The high-end plasma cutting machine market serves as a great example for this kind of automation. The core components of a plasma cutting machine are the CNC, plasma power supply, and automatic torch height controller. Running this equipment manually can be a lengthy process that consumes valuable machine time. However, many of these components now can be integrated and, with the correct NC output, automated. A nested file containing material type, thickness, amperage, and cut/shield gas information can be sent to the CNC, which in turn relays instructions to the power supply and automatic torch height controller on how the job should be cut. This type of automation not only saves time, but also ensures consistent part quality and reduces processing errors by eliminating unnecessary decision-making on the shop floor.

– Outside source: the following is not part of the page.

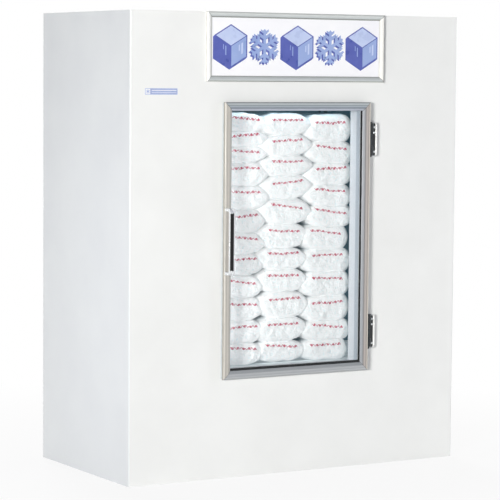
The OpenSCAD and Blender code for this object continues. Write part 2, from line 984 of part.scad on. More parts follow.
module evaporator_motors() {
    color("dimgray")
        at_evap_fans(evap_fan_xs)
            fan_motor(evap_motor_r, evap_motor_len, evap_motor_in, evap_fan_r + 12);
}

// A fan with its shaft: hub and pitched blades cut to a circle
module fan(r, hub, blades, chord, pitch, shaft) {
    deep = chord * sin(pitch) / 2;
    difference() {
        union() {
            translate([0, 0, -deep]) cylinder(h = 2 * deep, r = hub);
            intersection() {
                translate([0, 0, -deep - 5]) cylinder(h = 2 * deep + 10, r = r);
                union()
                    for (i = [0 : blades - 1])
                        rotate([0, 0, i * 360 / blades])
                            rotate([pitch, 0, 0])
                                translate([hub - 4, -chord / 2, -0.8]) cube([r, chord, 1.6]);
            }
        }
        translate([0, 0, deep - 3]) cylinder(h = 10, r = hub - 5);
    }
    translate([0, 0, -shaft]) cylinder(h = shaft, r = fan_shaft_r);
}

module evap_fan() {
    fan(evap_fan_r, 18, 5, evap_chord, 28, evap_motor_in + 14);
}

module evaporator_fan_left() {
    color("darkslategray") at_evap_fans([evap_fan_xs[0]]) evap_fan();
}

module evaporator_fan_right() {
    color("darkslategray") at_evap_fans([evap_fan_xs[1]]) evap_fan();
}

module drip_pan() {
    wall = 1.5;
    color("gainsboro")
        difference() {
            union() {
                translate([-evap_w / 2, evap_front_y, evap_z - pan_h]) cube([evap_w, evap_d, pan_h]);
                translate([drain_out_x, drain_out_y, evap_z - pan_h - 10]) cylinder(h = 11, r = drain_r);
            }
            translate([-evap_w / 2 + wall, evap_front_y + wall, evap_z - pan_h + wall])
                cube([evap_w - 2 * wall, evap_d - 2 * wall, pan_h]);
            translate([drain_out_x, drain_out_y, evap_z - pan_h - 5]) cylinder(h = 20, r = drain_r - 3);
        }
}

module drain_tube() {
    low = evap_z - pan_h - drain_drop;
    color("gray")
        tube([
            [drain_out_x, drain_out_y, evap_z - pan_h - 10],
            [drain_out_x, drain_out_y, low],
            [drain_x, drain_out_y, low],
            [drain_x, pipe_y, low],
            [drain_x, pipe_y, tray_z + tray_h + 20]
        ], drain_r, bend_r);
}

// ---- Light ----

light_z = door_top + light_up;
light_cap = 16;

module light_fitting() {
    color("white") {
        slab([front_x - light_len / 2, in_front, light_z],
             [front_x + light_len / 2, in_front + light_base, light_z + light_h]);
        for (s = [-1, 1])
            translate([front_x + s * (light_len - light_cap) / 2 - light_cap / 2, in_front, light_z])
                cube([light_cap, light_d, light_h]);
    }
}

module light_tube() {
    half = light_len / 2 - light_cap;
    y = in_front + light_d - light_r - 4;
    z = light_z + light_h / 2;
    color("ivory") rod([front_x - half, y, z], [front_x + half, y, z], light_r);
}

// ---- Condensing unit ----

// The hermetic shell: two drawn cups welded at a waist flange
module compressor() {
    dome = 34;
    n = 10;
    r = comp_r;
    plate = 4;
    cup_top = [for (i = [0 : n]) [r * cos(90 * i / n), comp_h - dome + dome * sin(90 * i / n)]];
    cup_low = [for (i = [n : -1 : 0]) [r * 0.96 * cos(90 * i / n), dome - dome * sin(90 * i / n) + plate]];
    waist = comp_h / 2;
    flange = [[r * 0.96, waist], [r + 5, waist], [r + 5, waist + 5], [r, waist + 5]];
    color("black")
        translate([comp_x, comp_y, comp_z]) {
            rotate_extrude() polygon(concat(cup_low, flange, cup_top));
            cylinder(h = dome, r = r * 0.55);
            difference() {
                union() {
                    translate([-r - 8, -r + 18, 0]) cube([2 * r + 16, 2 * r - 36, plate]);
                    translate([-r + 30, -r + 10, 0]) cube([2 * r - 60, 2 * r - 20, plate]);
                }
                for (x = [-1, 1], y = [-1, 1])
                    translate([x * (r - 6), y * (r - 30), -1]) cylinder(h = plate + 2, r = 4);
            }
            translate([r - 4, 0, comp_h * 0.8]) rotate([0, 90, 0]) cylinder(h = 24, r = suction_r);
            translate([-r - 16, 0, comp_h * 0.8]) rotate([0, 90, 0]) cylinder(h = 20, r = discharge_r);
            translate([-22, -r - 14, 70]) cube([44, 24, 50]);
        }
}

module compressor_feet() {
    r = comp_r;
    color("dimgray")
        for (x = [-1, 1], y = [-1, 1])
            translate([comp_x + x * (r - 6), comp_y + y * (r - 30), base_t]) {
                cylinder(h = foot_h, r = 11);
                cylinder(h = foot_h + 3, r = 3.8);
            }
}

module condenser_coil() {
    color("lightsteelblue")
        translate([cond_x, cond_front_y, cond_mid]) {
            fin_block(cond_w, cond_d, cond_h, cond_pitch, 0.8);
            for (s = [-1, 1]) {
                translate([s * (cond_w / 2 - 1) - 1, 0, -cond_h / 2]) cube([2, cond_d, cond_h]);
                return_bends(s * cond_w / 2, s, cond_d, cond_h - 20, 4.5);
            }
        }
    color("peru")
        for (p = [[cond_z + 200, discharge_r], [cond_z + 36, liquid_r]])
            rod([cond_x + cond_w / 2 - 1, cond_front_y + cond_d / 2 + 12, p[0]],
                [cond_stub_x, cond_front_y + cond_d / 2 + 12, p[0]], p[1]);
    color("silver")
        for (s = [-1, 1])
            translate([cond_x + s * (cond_w / 2 - 16) - 15, cond_front_y, base_t])
                cube([30, cond_d, cond_z - base_t + 3]);
}

module condenser_shroud() {
    y = cond_front_y - shroud_d;
    color("dimgray")
        difference() {
            slab([cond_x - cond_w / 2, y, base_t], [cond_x + cond_w / 2, cond_front_y, cond_z + cond_h]);
            slab([cond_x - cond_w / 2 + 1.5, y + 1.5, base_t + 1.5],
                 [cond_x + cond_w / 2 - 1.5, cond_front_y + 1, cond_z + cond_h - 1.5]);
            rod_y([cond_x, y - 5, cond_mid], cond_fan_r + 5, 10);
        }
}

cond_fan_y = cond_front_y - shroud_d;

// The motor on its bracket, a plate that stands on a foot on the base pan
module condenser_motor() {
    y = cond_fan_y - cond_motor_out;
    color("dimgray")
        difference() {
            union() {
                rod_y([cond_x, y - cond_motor_len, cond_mid], cond_motor_r, cond_motor_len);
                rod_y([cond_x, y - 1, cond_mid], cond_motor_r / 2.7, 5);
                translate([cond_x - cond_bracket_w / 2, y - 60, base_t])
                    cube([cond_bracket_w, 3, cond_mid - base_t - cond_motor_r / 2]);
                translate([cond_x - cond_bracket_w / 2, y - 80, base_t]) cube([cond_bracket_w, 60, 3]);
            }
            rod_y([cond_x, y - 20, cond_mid], fan_shaft_r + run_gap, 30);
        }
}

module condenser_fan() {
    color("darkslategray")
        translate([cond_x, cond_fan_y, cond_mid])
            rotate([-90, 0, 0]) fan(cond_fan_r, 26, 5, cond_chord, 24, cond_motor_out + 16);
}

module suction_line() {
    color("peru")
        tube([
            [comp_x + comp_r + 20, comp_y, comp_z + comp_h * 0.8],
            [suction_x, comp_y, comp_z + comp_h * 0.8],
            [suction_x, pipe_y, comp_z + comp_h * 0.8],
            [suction_x, pipe_y, suction_end.z],
            [suction_x, suction_end.y, suction_end.z],
            suction_end
        ], suction_r, bend_r);
}

// The discharge tube to the condenser, then the liquid tube with its filter drier
module liquid_line() {
    cy = cond_front_y + cond_d / 2 + 12;
    dz = cond_z + 200;
    lz = cond_z + 36;
    side_x = cond_stub_x + 30;
    color("peru") {
        tube([
            [comp_x - comp_r - 16, comp_y, comp_z + comp_h * 0.8],
            [side_x, comp_y, comp_z + comp_h * 0.8],
            [side_x, comp_y, dz],
            [side_x, cy, dz],
            [cond_stub_x, cy, dz]
        ], discharge_r, 12);
        tube([
            [cond_stub_x, cy, lz],
            [liquid_x, cy, lz],
            [liquid_x, pipe_y, lz],
            [liquid_x, pipe_y, liquid_end.z],
            [liquid_x, liquid_end.y, liquid_end.z],
            liquid_end
        ], liquid_r, bend_r);
        rod([180, cy, lz], [270, cy, lz], 16);
    }
}

tray_z = base_t;

module condensate_tray() {
    wall = 2;
    color("dimgray")
        translate([drain_x - tray_w / 2, pipe_y + 50 - tray_d, tray_z])
            difference() {
                cube([tray_w, tray_d, tray_h]);
                translate([wall, wall, wall]) cube([tray_w - 2 * wall, tray_d - 2 * wall, tray_h]);
            }
}

// ---- Controls and grille ----

knob_z = box_top - 52;
gland_z = box_top - box_h + 32;
switch_x = box_x + 32;
switch_y = box_back - 4;

module control_box() {
    color("gray")
        difference() {
            union() {
                slab([box_x - box_w / 2, box_back - box_d, box_top - box_h],
                     [box_x + box_w / 2, box_back, box_top]);
                rod_y([box_x - 30, box_back - 1, gland_z], 11, 9);
                rod_y([box_x - 30, box_back - 1, gland_z], 8, 15);
            }
            slab([box_x - box_w / 2 + 2, box_back - box_d + 2, box_top - box_h + 2],
                 [box_x + box_w / 2 - 2, box_back - 16, box_top - 2]);
            rod_y([box_x - 30, box_back - 12, gland_z], 4.5, 40);
            rod_y([box_x, box_back - 12, knob_z], 3 + run_gap, 20);
            translate([switch_x - 10.5, switch_y - 9, gland_z - 14.5]) cube([21, 30, 29]);
            rod([switch_x - 13, switch_y, gland_z], [switch_x + 13, switch_y, gland_z], 1.5 + run_gap);
        }
}

// The rocker of the light switch, tipped to its off side on a pivot along X
module light_switch() {
    color("black")
        translate([switch_x, switch_y, gland_z])
            rotate([-8, 0, 0]) {
                translate([-10, 0, 0])
                    rotate([90, 0, 90])
                        linear_extrude(height = 20)
                            polygon([
                                [-4, -8], [-4, 8], [3, 12.5], [7, 12.5], [4.5, 0], [7, -12.5], [3, -12.5]
                            ]);
                rod([-12.5, 0, 0], [12.5, 0, 0], 1.5);
            }
}

module thermostat_knob() {
    color("black")
        translate([box_x, box_back, knob_z])
            rotate([-90, 0, 0]) {
                translate([0, 0, 1]) cylinder(h = 5, r = knob_r);
                translate([0, 0, 1]) cylinder(h = 14, r = knob_r - 4);
                translate([-2, 0, 13]) cube([4, knob_r - 4.5, 4]);
                translate([0, 0, -10]) cylinder(h = 12, r = 3);
            }
}

module rear_grille() {
    lap = 14;
    cols = 3;
    bar = 24;
    col_w = (grille_w - (cols + 1) * bar) / cols;
    pitch = (grille_h - 2 * bar) / louvres;
    plate_y = back_y - skin_t - sheet_t;
    color("lightgray") {
        difference() {
            slab([grille_x - grille_w / 2 - lap, plate_y, grille_z - lap],
                 [grille_x + grille_w / 2 + lap, plate_y + sheet_t, grille_z + grille_h + lap]);
            for (c = [0 : cols - 1])
                translate([grille_x - grille_w / 2 + bar + c * (col_w + bar), plate_y - 1, grille_z + bar])
                    cube([col_w, sheet_t + 2, grille_h - 2 * bar]);
        }
        for (c = [0 : cols - 1], i = [0 : louvres - 1])
            translate([grille_x - grille_w / 2 + bar + c * (col_w + bar) - 1, plate_y,
                       grille_z + bar + i * pitch])
                rotate([90, 0, 90])
                    linear_extrude(height = col_w + 2)
                        polygon([[0, 0], [sheet_t, 0], [sheet_t, 2], [-10, pitch * 0.75],
                                 [-11, pitch * 0.75 - 1], [0, 1]]);
    }
}

base_pan();
left_side_panel();
right_side_panel();
front_panel();
back_panel();
top_panel();
left_insulation();
right_insulation();
front_insulation();
back_insulation();
ceiling_insulation();
floor_insulation();
side_liners();
front_liner();
back_liner();
ceiling_liner();
floor_liner();
deck_plate();
door_jamb();
sign_rails();
sign_stiles();
sign_panel();
floor_rack();
ice_bags();
evaporator_housing();
evaporator_coil();
fan_guards();
evaporator_motors();
drip_pan();
drain_tube();
light_fitting();
light_tube();
compressor();
compressor_feet();
condenser_coil();
condenser_shroud();
condenser_motor();
suction_line();
liquid_line();
condensate_tray();
control_box();
rear_grille();
cabinet_hinges();
hinge_pins();
door_top_rail();
door_bottom_rail();
door_latch_stile();
door_hinge_stile();
glass_panes();
glass_spacers();
glazing_bead();
door_gasket();
door_handle();
handle_inlay();
door_hinges();
evaporator_fan_left();
evaporator_fan_right();
condenser_fan();
thermostat_knob();
light_switch();
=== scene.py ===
import math

import bmesh
import bpy
import numpy as np
from mathutils import Matrix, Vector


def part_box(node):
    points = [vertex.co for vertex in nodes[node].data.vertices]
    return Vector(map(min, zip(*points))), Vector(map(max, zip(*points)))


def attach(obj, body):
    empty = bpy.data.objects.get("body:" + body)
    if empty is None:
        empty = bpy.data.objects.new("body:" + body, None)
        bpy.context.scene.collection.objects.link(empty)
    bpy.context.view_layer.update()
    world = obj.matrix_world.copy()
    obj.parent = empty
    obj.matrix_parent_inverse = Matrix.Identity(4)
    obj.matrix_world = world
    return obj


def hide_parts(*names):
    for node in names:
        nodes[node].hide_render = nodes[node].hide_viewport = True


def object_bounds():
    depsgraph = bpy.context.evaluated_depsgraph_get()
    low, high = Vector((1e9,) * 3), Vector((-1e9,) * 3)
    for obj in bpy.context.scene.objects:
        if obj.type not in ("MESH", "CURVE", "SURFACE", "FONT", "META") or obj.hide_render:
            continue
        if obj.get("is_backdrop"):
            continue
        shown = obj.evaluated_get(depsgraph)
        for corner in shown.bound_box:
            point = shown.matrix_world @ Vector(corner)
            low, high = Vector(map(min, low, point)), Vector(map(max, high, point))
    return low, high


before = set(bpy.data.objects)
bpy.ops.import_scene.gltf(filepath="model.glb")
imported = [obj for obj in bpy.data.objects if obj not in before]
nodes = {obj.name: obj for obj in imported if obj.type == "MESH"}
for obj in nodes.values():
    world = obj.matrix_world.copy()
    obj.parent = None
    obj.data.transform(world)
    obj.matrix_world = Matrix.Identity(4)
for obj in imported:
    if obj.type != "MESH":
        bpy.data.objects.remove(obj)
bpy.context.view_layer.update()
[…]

Management Reporting—Understanding what is going on in a company's production operation is important to lean manufacturing, whether it be related to capital equipment purchase, staffing issues, and so forth. Nesting software that offers quality reporting, including nest utilization, production time, part, and job costing, and inventory status, can make production more visible. Part and plate traceability via traditional labels and bar codes also is available with some programs.
Business System Integration—The icing on the cake for most nesting software users is how today's systems can integrate seamlessly with other corporate business systems on a companywide level. Leveraging modern data exchange technologies, nesting software can connect to ERP and MRP systems and significantly contribute to a lean manufacturing business approach.
Nesting software has come a long way over the years, and today a variety of programs are available, from basic systems to highly advanced. Integrating the software with other business systems can empower the software and allow it to become the heart of a fabrication or material processing operation.